Abe didn’t wait for anyone else to step in and attempt to hand out orders. He keyed the radio quickly. “Rocky-Six to that last unit. Can you repeat your last traffic? I only got half of it.”
Static.
“Yeah, Rocky-Six, this is Copperhead-Two-Five on overwatch. Just spotted two males getting into a blue Jeep Cherokee from the ground floor of one of our target buildings. They’re heading southwest on a surface street, paralleling the railway. Do you want us to engage them?”
FOUR
Abe pinched his forehead, the thumb and index finger of one hand pressing into his temples. He spoke clearly and followed radio protocol very deliberately. “Rocky-Six to Copperhead-Two-Five. That is negative. Negative. You are not cleared to engage. Maintain sight of the v
ehicle but do not engage it. How copy? Over.”

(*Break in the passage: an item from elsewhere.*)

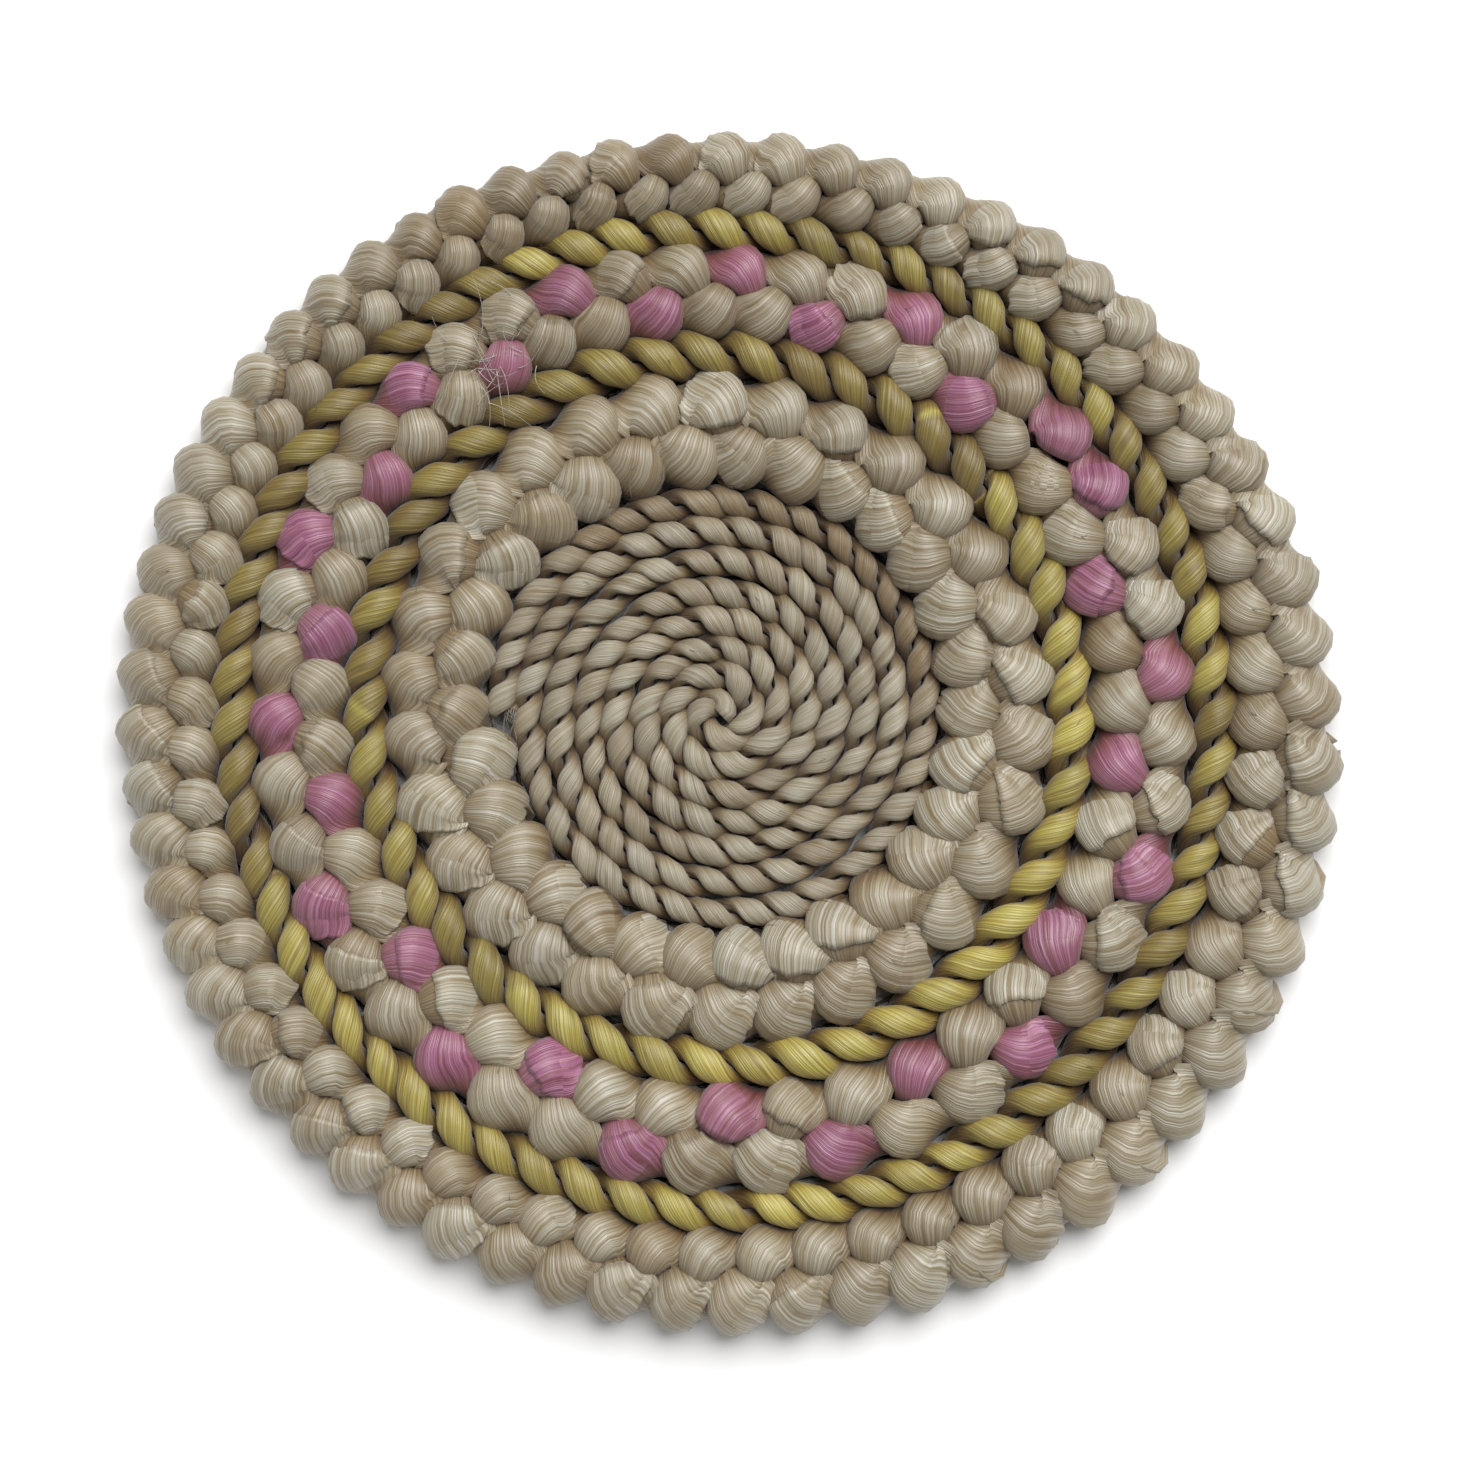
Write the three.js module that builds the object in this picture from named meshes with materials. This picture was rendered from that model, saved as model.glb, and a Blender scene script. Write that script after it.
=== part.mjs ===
// A round chair pad of corn husk, lying flat with its top up. A two-ply cord coils inwards to the middle,
// and five rows are sewn round it edge to edge: a braid, a twisted cord, a braid, a twisted cord and a
// wide outer braid. A sewing thread lies along each seam between the rows.
// Millimetres. +Z is up, and the origin is under the middle of the pad, on the surface it rests on.

import * as THREE from 'three';

const TURN = 2 * Math.PI;
const DEGREE = TURN / 360;
const QUARTER = TURN / 4;
const END_CLEARANCE = 12 * DEGREE;

// Each seam is a slightly oval ring round its own centre, because the rows drift as they are sewn on.
const COIL_RIM = { x: -4.3, y: 7.0, radius: 74.3, oval: 0.4, ovalAngle: -50 };
const INNER_BRAID_RIM = { x: -3.7, y: 8.0, radius: 109.8, oval: 1.6, ovalAngle: -50 };
const INNER_YELLOW_RIM = { x: -3.1, y: 7.6, radius: 123.5, oval: 2.4, ovalAngle: -49 };
const MIXED_BRAID_RIM = { x: -2.2, y: 5.6, radius: 154.5, oval: 1.6, ovalAngle: -46 };
const OUTER_YELLOW_RIM = { x: -1.5, y: 3.9, radius: 168.3, oval: 1.5, ovalAngle: -42 };
const PAD_RIM = { x: 0, y: 0, radius: 200, oval: 3.2, ovalAngle: -29 };

const MID_HEIGHT = 10.5;
const SEAM_CLEARANCE = 1.2;
const JOINT_GAP = 1.8;

// Braid strands: level as they pass over and under each other, this far above and below the mid height.
const STRAND_LIFT = 7;
const STRAND_WIDTH = 7.4;
const STRAND_HEIGHT = 7;
const STRANDS = 3;
const BRAID_BREAKS = [15 * DEGREE, 75 * DEGREE];

const PLIES = 2;
const CORD_BREAKS = [45 * DEGREE];

const COIL_HEIGHT = 9;
const COIL_PLY_SIZE = 3.4;
const COIL_PLY_REACH = 2.3;
const COIL_PLY_LIFT = 3.2;
const COIL_TURNS = 7.1;
const COIL_TWISTS = 68;
const COIL_START_ANGLE = 180;

const THREAD_SIZE = 1.3;
const THREAD_STEP = 16;
const COIL_THREAD_STEP = 7;
const THREAD_HEIGHT = 2.9;

const CREAM = 0xc9bfa2;
const PINK = 0xb56a92;
const YELLOW = 0xb3a24d;
const OFF_WHITE = 0xd8d2c2;

function huskMaterial(colour) {
  return new THREE.MeshStandardMaterial({ color: colour, roughness: 0.55, metalness: 0 });
}

// A path through listed points. Its sections stand upright: their x runs sideways and their y straight up,
// so a level stretch has a level face above and below.
class UprightPath extends THREE.Curve {
  constructor(points) {
    super();
    this.points = points;
  }

  getPoint(t) {
    return this.points[Math.round(t * (this.points.length - 1))].clone();
  }

  getUtoTmapping(u) {
    return u;
  }

  computeFrenetFrames(segments) {
    const tangents = this.points.map((point, i) => {
      const before = this.points[Math.max(i - 1, 0)];
      const after = this.points[Math.min(i + 1, segments)];
      return after.clone().sub(before).normalize();
    });
    const normals = tangents.map((tangent) => new THREE.Vector3(-tangent.y, tangent.x, 0).normalize());
    const binormals = tangents.map(() => new THREE.Vector3(0, 0, 1));
    return { tangents, normals, binormals };
  }
}

function rectangle(width, height) {
  const corners = [[-1, -1], [1, -1], [1, 1], [-1, 1]];
  return new THREE.Shape(corners.map(([x, y]) => new THREE.Vector2(x * width / 2, y * height / 2)));
}

function triangle(size) {
  const corners = [[0, 1], [-0.87, -0.5], [0.87, -0.5]];
  return new THREE.Shape(corners.map(([x, y]) => new THREE.Vector2(x * size / 2, y * size / 2)));
}

function tube(name, points, section, material) {
  const path = new UprightPath(points);
  const geometry = new THREE.ExtrudeGeometry(section, { steps: points.length - 1, extrudePath: path });
  const mesh = new THREE.Mesh(geometry, material);
  mesh.name = name;
  return mesh;
}

function seamPoint(seam, angle) {
  const radius = seam.radius + seam.oval * Math.cos(2 * (angle - seam.ovalAngle * DEGREE));
  return new THREE.Vector2(seam.x + radius * Math.cos(angle), seam.y + radius * Math.sin(angle));
}

// A row lies between two seams. Strands travel clockwise round it, from its start angle.
function rowAngle(row, share) {
  const round = TURN * share;
  const from = -row.startAngle * DEGREE;
  const cosChange = Math.cos(from) - Math.cos(from + round);
  const sinChange = Math.sin(from + round) - Math.sin(from);
  return -from - round - (row.bunchCos * cosChange + row.bunchSin * sinChange) * DEGREE;
}

// A point of a row: side is -1 at the inner edge that its strands may reach and 1 at the outer one.
function rowPoint(row, share, side, height, strandWidth) {
  const angle = rowAngle(row, share);
  const inner = seamPoint(row.inside, angle);
  const outer = seamPoint(row.outside, angle);
  const reach = inner.distanceTo(outer) / 2 - SEAM_CLEARANCE - strandWidth / 2;
  const across = outer.clone().sub(inner).normalize();
  const middle = inner.clone().add(outer).divideScalar(2);
  const spot = middle.add(across.multiplyScalar(side * reach));
  return new THREE.Vector3(spot.x, spot.y, height);
}

// Shares of the way round, from 0 to 1, where the phase is at one of its breaks in each quarter cycle.
function phaseShares(startPhase, cycles, breaks) {
  const endPhase = startPhase + cycles * TURN;
  const shares = [0];
  for (let quarter = Math.floor(startPhase / QUARTER); quarter * QUARTER < endPhase; quarter += 1) {
    for (const part of breaks) {
      const phase = quarter * QUARTER + part;
      const clear = phase > startPhase + END_CLEARANCE && phase < endPhase - END_CLEARANCE;
      if (clear) shares.push((phase - startPhase) / (cycles * TURN));
    }
  }
  shares.push(1);
  return shares;
}

// The last point stops short of the next strand's first point, so the ends meet with a small gap.
function shorten(points) {
  const last = points[points.length - 1];
  const back = points[points.length - 2].clone().sub(last);
  last.addScaledVector(back, JOINT_GAP / Math.hypot(back.x, back.y));
  return points;
}

// A strand weaves between the edges once a cycle: over from an edge to the middle, then under.
function braidStrand(row, index) {
  const startPhase = TURN * (row.startPhase + index / STRANDS);
  const cycles = row.lobes / STRANDS;
  const points = phaseShares(startPhase, cycles, BRAID_BREAKS).map((share) => {
    const phase = startPhase + cycles * TURN * share;
    const height = MID_HEIGHT + STRAND_LIFT * THREE.MathUtils.clamp(2 * Math.sin(2 * phase), -1, 1);
    return rowPoint(row, share, Math.cos(phase), height, STRAND_WIDTH);
  });
  const material = huskMaterial(row.colours[index]);
  return tube(row.names[index], shorten(points), rectangle(STRAND_WIDTH, STRAND_HEIGHT), material);
}

function braid(row) {
  return row.names.map((name, index) => braidStrand(row, index));
}

// Cord plies go round the corners of a square, so a sine or cosine becomes -1 or 1 at the steps.
function squared(wave) {
  return THREE.MathUtils.clamp(Math.SQRT2 * wave, -1, 1);
}

// A cord's plies wind round its middle line, going inwards over the top as they travel clockwise.
function cordPly(row, index) {
  const startPhase = TURN * (row.startPhase + index / PLIES);
  const points = phaseShares(startPhase, row.twists, CORD_BREAKS).map((share) => {
    const phase = startPhase + row.twists * TURN * share;
    const height = MID_HEIGHT + row.lift * squared(Math.sin(phase));
    return rowPoint(row, share, squared(Math.cos(phase)), height, row.plySize);
  });
  const section = rectangle(row.plySize, row.plySize);
  return tube(row.names[index], shorten(points), section, huskMaterial(YELLOW));
}

function cord(row) {
  return row.names.map((name, index) => cordPly(row, index));
}

// The coil's middle line hugs the rim for about half a turn, then ducks inside its own cut end.
function coilRadius(turns) {
  const spiral = 72.8 - 10.54 * turns + 0.14 * turns * turns;
  const hugging = 70.4 - 1.5 * turns;
  const duck = THREE.MathUtils.smoothstep(turns, 0.35, 0.95);
  return THREE.MathUtils.lerp(hugging, spiral, duck);
}

function coilPoint(turns, outward, height) {
  const angle = COIL_START_ANGLE * DEGREE - TURN * turns;
  const radius = coilRadius(turns) + outward;
  return new THREE.Vector3(COIL_RIM.x + radius * Math.cos(angle), COIL_RIM.y + radius * Math.sin(angle), height);
}

// Numbers of turns from the cut end inwards, evenly spaced along the coil's middle line.
function coilStations(spacing, from, to) {
  const stations = [from];
  let turns = from;
  while (turns < to) {
    turns += spacing / (TURN * coilRadius(turns));
    stations.push(turns);
  }
  return stations;
}

function coilPly(name, index) {
  const lay = coilLength() / COIL_TWISTS;
  const points = coilStations(lay / 4, 0, COIL_TURNS).map((turns, step) => {
    const phase = QUARTER * (step + 0.5) + TURN * index / PLIES;
    const outward = COIL_PLY_REACH * squared(Math.cos(phase));
    return coilPoint(turns, outward, COIL_HEIGHT + COIL_PLY_LIFT * squared(Math.sin(phase)));
  });
  return tube(name, points, rectangle(COIL_PLY_SIZE, COIL_PLY_SIZE), huskMaterial(CREAM));
}

function coilLength() {
  const slice = 0.01;
  let length = 0;
  for (let turns = 0; turns < COIL_TURNS; turns += slice) length += TURN * coilRadius(turns) * slice;
  return length;
}

function seamThread(name, seam) {
  const steps = Math.round(TURN * seam.radius / THREAD_STEP);
  const points = [];
  for (let i = 0; i <= steps; i += 1) {
    const spot = seamPoint(seam, -TURN * i / steps);
    points.push(new THREE.Vector3(spot.x, spot.y, THREAD_HEIGHT));
  }
  return tube(name, shorten(points), triangle(THREAD_SIZE), huskMaterial(OFF_WHITE));
}

// The coil's own seam runs under the groove between one turn and the next.
function coilThread() {
  const stations = coilStations(COIL_THREAD_STEP, 0.9, COIL_TURNS - 0.6);
  const points = stations.map((turns) => {
    const groove = (coilRadius(turns + 1) - coilRadius(turns)) / 2;
    return coilPoint(turns, groove, THREAD_HEIGHT);
  });
  return tube('coil_seam_thread', points, triangle(THREAD_SIZE), huskMaterial(OFF_WHITE));
}

const innerBraid = {
  names: ['inner_braid_strand_1', 'inner_braid_strand_2', 'inner_braid_strand_3'],
  colours: [CREAM, CREAM, CREAM],
  inside: COIL_RIM, outside: INNER_BRAID_RIM,
  lobes: 30, startAngle: 0, startPhase: 0, bunchCos: 0, bunchSin: 0,
};

const innerYellow = {
  names: ['inner_yellow_ply_a', 'inner_yellow_ply_b'],
  inside: INNER_BRAID_RIM, outside: INNER_YELLOW_RIM,
  twists: 22.5, plySize: 4.8, lift: 3.6, startAngle: 40, startPhase: 0, bunchCos: 0, bunchSin: 0,
};

const mixedBraid = {
  names: ['mixed_braid_pink_strand', 'mixed_braid_cream_strand_1', 'mixed_braid_cream_strand_2'],
  colours: [PINK, CREAM, CREAM],
  inside: INNER_YELLOW_RIM, outside: MIXED_BRAID_RIM,
  lobes: 43, startAngle: 45, startPhase: 7 / 12, bunchCos: 4.2, bunchSin: 2.5,
};

const outerYellow = {
  names: ['outer_yellow_ply_a', 'outer_yellow_ply_b'],
  inside: MIXED_BRAID_RIM, outside: OUTER_YELLOW_RIM,
  twists: 32, plySize: 4.3, lift: 3.8, startAngle: 200, startPhase: 0, bunchCos: 0, bunchSin: 0,
};

const outerBraid = {
  names: ['outer_braid_strand_1', 'outer_braid_strand_2', 'outer_braid_strand_3'],
  colours: [CREAM, CREAM, CREAM],
  inside: OUTER_YELLOW_RIM, outside: PAD_RIM,
  lobes: 63, startAngle: 0, startPhase: 0, bunchCos: 2.6, bunchSin: 4.0,
};

const pad = new THREE.Group();
pad.add(coilPly('centre_coil_ply_a', 0), coilPly('centre_coil_ply_b', 1), coilThread());
pad.add(seamThread('coil_to_inner_braid_thread', COIL_RIM));
pad.add(...braid(innerBraid));
pad.add(seamThread('inner_braid_to_yellow_thread', INNER_BRAID_RIM));
pad.add(...cord(innerYellow));
pad.add(seamThread('yellow_to_mixed_braid_thread', INNER_YELLOW_RIM));
pad.add(...braid(mixedBraid));
pad.add(seamThread('mixed_braid_to_yellow_thread', MIXED_BRAID_RIM));
pad.add(...cord(outerYellow));
pad.add(seamThread('yellow_to_outer_braid_thread', OUTER_YELLOW_RIM));
pad.add(...braid(outerBraid));

const box = new THREE.Box3().setFromObject(pad);
const centre = box.getCenter(new THREE.Vector3());
pad.position.set(-centre.x, -centre.y, -box.min.z);

export default pad;
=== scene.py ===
"""A round chair pad of plaited and twisted corn husk, lying flat and seen from above.

Every strand and ply is its own mesh, swept along the braid or cord that it belongs to. Metres, Z up.
"""

import math

import bpy
import numpy as np
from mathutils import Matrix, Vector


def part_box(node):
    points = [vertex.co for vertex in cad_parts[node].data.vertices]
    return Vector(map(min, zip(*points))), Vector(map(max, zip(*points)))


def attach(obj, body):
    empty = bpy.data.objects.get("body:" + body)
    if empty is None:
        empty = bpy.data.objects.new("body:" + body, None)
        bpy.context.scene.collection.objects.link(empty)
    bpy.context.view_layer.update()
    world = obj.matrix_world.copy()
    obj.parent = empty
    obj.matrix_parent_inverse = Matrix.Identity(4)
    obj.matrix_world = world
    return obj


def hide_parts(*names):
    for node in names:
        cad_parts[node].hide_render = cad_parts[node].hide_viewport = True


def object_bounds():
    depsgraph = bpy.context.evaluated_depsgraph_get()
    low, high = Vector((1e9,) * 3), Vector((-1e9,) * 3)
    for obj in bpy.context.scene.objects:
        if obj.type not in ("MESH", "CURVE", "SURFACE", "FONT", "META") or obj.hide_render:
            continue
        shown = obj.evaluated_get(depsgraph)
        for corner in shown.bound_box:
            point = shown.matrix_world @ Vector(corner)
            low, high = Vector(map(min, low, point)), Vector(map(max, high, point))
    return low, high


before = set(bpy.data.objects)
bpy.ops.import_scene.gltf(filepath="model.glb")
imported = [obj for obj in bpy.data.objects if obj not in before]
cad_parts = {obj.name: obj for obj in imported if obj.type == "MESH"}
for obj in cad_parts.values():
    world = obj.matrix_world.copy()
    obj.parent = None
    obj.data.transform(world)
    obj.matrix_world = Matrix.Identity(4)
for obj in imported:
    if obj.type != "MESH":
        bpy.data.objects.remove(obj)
cad_low, cad_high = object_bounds()

MM = 0.001
TURN = 2 * math.pi

# Where the rows lie. The seams between them are read from the threads that run along them.
THREAD_HALF_WIDTH = 0.57 * MM
MID_HEIGHT = (cad_low.z + cad_high.z) / 2
COIL_HEIGHT = 9.2 * MM
COIL_CORD_RADIUS = 5.45 * MM
COIL_DUCK_START = 0.35
COIL_DUCK_LENGTH = 0.6
FLOOR_CLEARANCE = 0.15 * MM
UP = np.array([0.0, 0.0, 1.0])


def seam(node, oval, oval_angle):
    """A slightly oval ring: centre, mean radius, ovality and the angle at which it is widest."""
    low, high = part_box(node)
    radius = (high.x - low.x + high.y - low.y) / 4 - THREAD_HALF_WIDTH
    return {
        "centre": np.array([(low.x + high.x) / 2, (low.y + high.y) / 2]),
        "radius": radius,
        "oval": oval * MM,
        "oval_angle": math.radians(oval_angle),
    }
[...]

“We copy five-by-five, Rocky-Six.” The pilot’s voice was casual. “We’re hanging back, maintaining sight.”
Abe was already running for the end of the hall. He keyed the radio as he stepped over the glass and back outside. “Rocky-Six to Copperhead-One-Three. I need a pickup from the roof. Just me.”
“Copperhead-One-Three, we copy. We’re en route.”
Outside, the world seemed bright yellow. Abe could still see his breath in the air as he quickly attached the radio manpack to his rig, but the sun was warm. Once he attached the radio, he scrambled up the ladder to the top-tier roof. The sergeant and the wounded soldier still sat there. Abe had nothing further that he felt he could say, so he said nothing at all to them.
Abe knelt down, shucking off his helmet. He could hear the buzz of Copperhead-One-Three getting louder. He slipped the headset onto his ears correctly, then put the helmet back on over it. He could feel the wind and the sound of the helicopter growing over him. He remained there on one knee as the bulbous, little black helicopter lowered itself to the rooftop.
When the skids touched, Abe ran and saddled one, hooking himself to the lanyard.
He looked to his left, saw the two soldiers still waiting for medevac. The sergeant looked up at Abe, his expression enigmatic. Abe nodded once, and then keyed his mike. “I’m secure on board, One-Three. Punch it.”
“Roger.”
The helicopter lifted, tilted, and fell away from the rooftop.
Abe swallowed against the feeling of his insides lifting into his throat. “Rocky-Six to Copperhead-Two-Five. Where’s the location of the vehicle right now? I’m in One-Three and we’re on the way to intercept.”
“Okay, it looks like we’re heading south on…Interstate 25. Not sure he knows we’re behind him. But he’s hauling ass.”
Trying to get back to Greeley, Abe thought.
He could not let that happen, though he wasn’t sure why.